Marçal ist feinsinnig der Frage auf der Spur, warum die Menschen bereits auf den Mond fliegen konnten, es aber noch zwei weitere Jahrzehnte dauerte, ehe der Rollkoffer sich durchsetzen konnte. Warum haben beim Automobil vermeintlich unmännliche Annehmlichkeiten wie Komfort und Sicherheit so lange gebraucht? Am Ende erklärt sie über Erfindergeschichten nicht nur, warum weltweit lediglich drei Prozent des Wagniskapitals in weibliche Hände gelangen. Sondern stellt auch die gar nicht so kühne These auf, dass Innovationen für die Lösung unserer globalen Probleme vielleicht besser unter Einbeziehung von weiblichen Innovatoren gefunden werden könnten.
Von Care-Arbeit bis Reihenhaus-Feminismus
Man mag zu den Debattenbeiträgen die eine oder die andere Haltung entwickeln, dass uns diese Diskussionen schaden und nicht weiterbringen, wird keiner behaupten. (Sie dürften bei weitem wertvoller sein, als der immer wahnwitzigere Streit um Wortschöpfungen wie „Gästinnen“, „Mitgliederinnen“, um Sternchen, Doppelpunkte, Innen-Schreibweisen mitsamt der nicht minder hysterischen Gegenposition, dass deshalb der Untergang des Abendlands ins Haus steht.)
Das Thema Frauen und Arbeit, das hat sich beim Entstehen dieser Ausgabe gezeigt, ist für viele weibliche Führungskräfte zumindest so weit etabliert, dass die Frage nach dem Frausein nicht immer als erste gestellt werden muss. Wie Tätigkeiten von Frauen honoriert werden, dass ist Gegenstand der Diskussion um die Care-Arbeit und die häuslichen wie außerhäuslichen, ehrenamtlich bis schwach honorierten sozialen Aufgaben von Frauen. Dass daraus auch ein dringender Aufruf an Frauen zu weit mehr finanzieller Unabhängigkeit entstanden ist (die Autorin Mirna Funk kritisiert den „Reihenhaus-Feminismus“), ist mehr als ein spannender Nebenaspekt.

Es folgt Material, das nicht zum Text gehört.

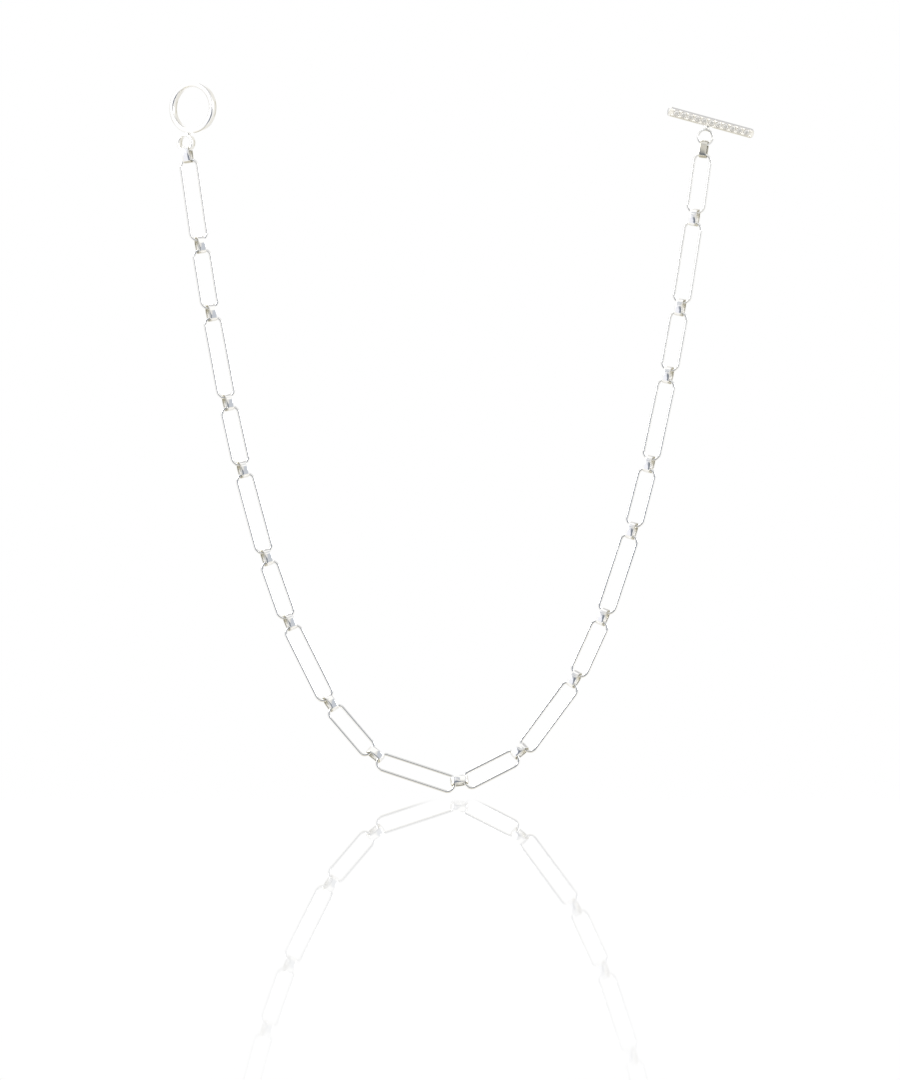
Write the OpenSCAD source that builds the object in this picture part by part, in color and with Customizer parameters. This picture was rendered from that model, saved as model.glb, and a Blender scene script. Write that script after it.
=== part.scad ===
// Paperclip chain necklace, open and hanging from its two ends.
// Millimetres, +Z up, +X to the right, the chain's flat side towards -Y.
// The origin is midway between the two ends of the chain, where it hangs.

/* [Links] */
// Diameter of the links' round wire
wire_d = 0.85; // [0.6:0.05:1.2]
// Outer length of a long link
long_link_l = 25; // [16:0.05:36]
// Outer length of a short link
short_link_l = 18.35; // [11:0.05:26]
// Outer width of every link
link_w = 5.8; // [5:0.1:8]
// Length of the straight stretch across a link's end
link_flat = 0.75; // [0.2:0.05:1.1]

/* [Connectors] */
// Outer length of a connector band
band_l = 5.4; // [4.8:0.1:7]
// Width of the strip that a connector is bent from
band_w = 2.2; // [1.6:0.1:2.6]
// Thickness of the strip at its middle
band_t = 0.4; // [0.3:0.05:0.6]
// How much thinner the strip is at its edges
band_crown = 0.12; // [0.04:0.02:0.2]
// Inner radius of a connector's bends
band_bend_r = 0.6; // [0.4:0.05:0.8]
// Turn of the connectors about the chain, so that their outer side shows
band_turn = 26; // [0:1:28]
// Turn of the first connector, next to the clasp ring
first_band_turn = -17; // [-20:1:-10]
// Turn of the last connector, next to the toggle bar
last_band_turn = 12; // [0:1:16]
// Gap between a connector and the wire that pulls on it
seat_gap = 0.13; // [0.1:0.01:0.16]
// Least gap in front of and behind what a connector holds
side_gap = 0.15; // [0.12:0.01:0.2]

/* [Hanging curve] */
// Radius of the hanging curve at its lowest point
sag_r = 28.4; // [18:0.1:45]
// Distance along the chain from its lowest point to the middle connector
low_shift = 4.2; // [-10:0.1:10]

/* [Clasp ring] */
// Outer diameter of the clasp ring
ring_d = 15.4; // [13:0.1:20]
// Thickness of the clasp ring's wall
ring_t = 1.5; // [1:0.1:2]
// Depth of the clasp ring from front to back
ring_depth = 2.5; // [1.8:0.1:3.5]
// Radius of the clasp ring's rounded edges
ring_edge_r = 0.4; // [0.1:0.05:0.45]
// Turn of the clasp ring from facing the front
ring_turn = 30; // [25:1:33]
// Lean of the clasp ring in its own plane
ring_lean = 13; // [0:1:20]
// Outer diameter of the small loop under the ring
ring_loop_d = 5.4; // [4.6:0.1:6]
// Wall of the small loop under the ring
ring_loop_t = 0.75; // [0.6:0.05:0.9]
// Depth of the small loop under the ring
ring_loop_depth = 2.0; // [1:0.1:2.4]
// Radius of the small loop's rounded edges
ring_loop_edge_r = 0.2; // [0.05:0.05:0.25]
// Length of the solder joint between ring and loop
ring_neck_l = 0.25; // [0.1:0.05:1]
// Width of the solder joint between ring and loop
ring_neck_w = 1.8; // [1:0.1:2.4]

/* [Toggle bar] */
// Length of the toggle bar
bar_l = 27.2; // [25:0.2:34]
// Diameter of the toggle bar
bar_d = 3.1; // [2.9:0.1:4]
// Radius of the rounding at the bar's ends
bar_end_r = 0.9; // [0.3:0.1:1.4]
// Slope of the bar, down to the right
bar_slope = 14; // [0:0.5:30]
// Turn of the bar from facing the front, its right end to the back
bar_turn = 14; // [0:1:16]
// Outer diameter of the loop under the bar
bar_loop_d = 5.3; // [4.6:0.1:6.5]
// Diameter of that loop's round wire
bar_loop_t = 0.75; // [0.6:0.05:1]
// Gap between the bar and its loop, which a short neck fills
bar_neck_l = 0.5; // [0.2:0.1:2]
// Diameter of the neck between the bar and its loop
bar_neck_d = 1.3; // [0.9:0.1:2]
// Distance of the loop from the middle of the bar, to the left
bar_loop_off = 0.5; // [-2:0.1:2]

/* [Stones] */
// Number of stones in the row
stone_count = 11; // [5:1:11]
// Diameter of a stone
stone_d = 1.8; // [1.2:0.1:1.9]
// Distance from one stone to the next
stone_pitch = 2.24; // [2.1:0.02:2.4]
// Height of a stone above its girdle
stone_crown = 0.28; // [0.15:0.01:0.4]
// Depth of a stone below its girdle
stone_pavilion = 0.76; // [0.5:0.01:0.85]
// Diameter of a stone's table
stone_table_d = 1.0; // [0.6:0.05:1.1]
// Gap between a stone and its seat
stone_gap = 0.05; // [0.03:0.01:0.08]
// Width of the flat on which the stones sit
row_w = 2.05; // [2.05:0.05:2.4]
// Turn of the row of stones below the front
row_turn = 10; // [0:1:30]
// Distance of the holding beads from the middle of the row
bead_off = 0.72; // [0.6:0.02:0.8]
// Share of each bead's diameter that stands above the flat
bead_rise = 0.62; // [0.5:0.01:0.75]

/* [Hidden] */
PAIRS = 9;
BANDS = 2 * PAIRS + 1;
LAST = 2 * BANDS - 2;

$fn = 48;
SILVER = [0.87, 0.87, 0.86];
STONE = [0.93, 0.96, 0.97];
STONE_SIDES = 16;
GIRDLE = 0.05;
LOOSE = 1.2;

// Half a link's width, its corners at the middle of the wire and on the inside
link_half_w = (link_w - wire_d) / 2;
corner_r = link_half_w - link_flat / 2;
corner_in_r = corner_r - wire_d / 2;

// Turn of the first and of the last connector against the loop that each one holds
first_loop_turn = ring_turn + first_band_turn;
last_loop_turn = bar_turn + last_band_turn;

// Half the width that a connector's strip takes in each of the two end loops
first_edge = edge_in_loop(ring_loop_depth, first_loop_turn);
last_edge = edge_in_loop(0, last_loop_turn);

// Sizes of the two end loops, never too tight for the strip, on the inside and at
// the middle of their walls
ring_loop_in_r = max(ring_loop_d / 2 - ring_loop_t, LOOSE * first_edge);
bar_loop_in_r = max(bar_loop_d / 2 - bar_loop_t, LOOSE * last_edge);
ring_loop_r = ring_loop_in_r + ring_loop_t / 2;
bar_loop_r = bar_loop_in_r + bar_loop_t / 2;

// Height of the ring's middle and of the bar's middle line above their loops
ring_up = ring_loop_r + ring_loop_t / 2 + ring_neck_l + ring_d / 2;
bar_up = bar_loop_r + bar_loop_t / 2 + bar_neck_l + bar_d / 2;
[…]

Halten wir fest: Der Diskurs um den weiblichen Aspekt der Wirtschaft nimmt trotz mancher Stagnation wieder an Fahrt auf und findet noch immer neue Themenstränge. Auch gesetzlich haben einige Vorgaben den Weg zur Gleichstellung weiter bereitet, wenn auch langsam. Dass die „Gläserne Decke“ – jenes Phänomen, dass bestimmte Berufs-gruppen nicht mehr weiter aufsteigen können – für Frauen verschwunden ist, lässt sich nicht beobachten. Sie ist nur bedingt aufgebrochen. Wenn überhaupt, dann ist es ein wenig weiter nach oben gerückt.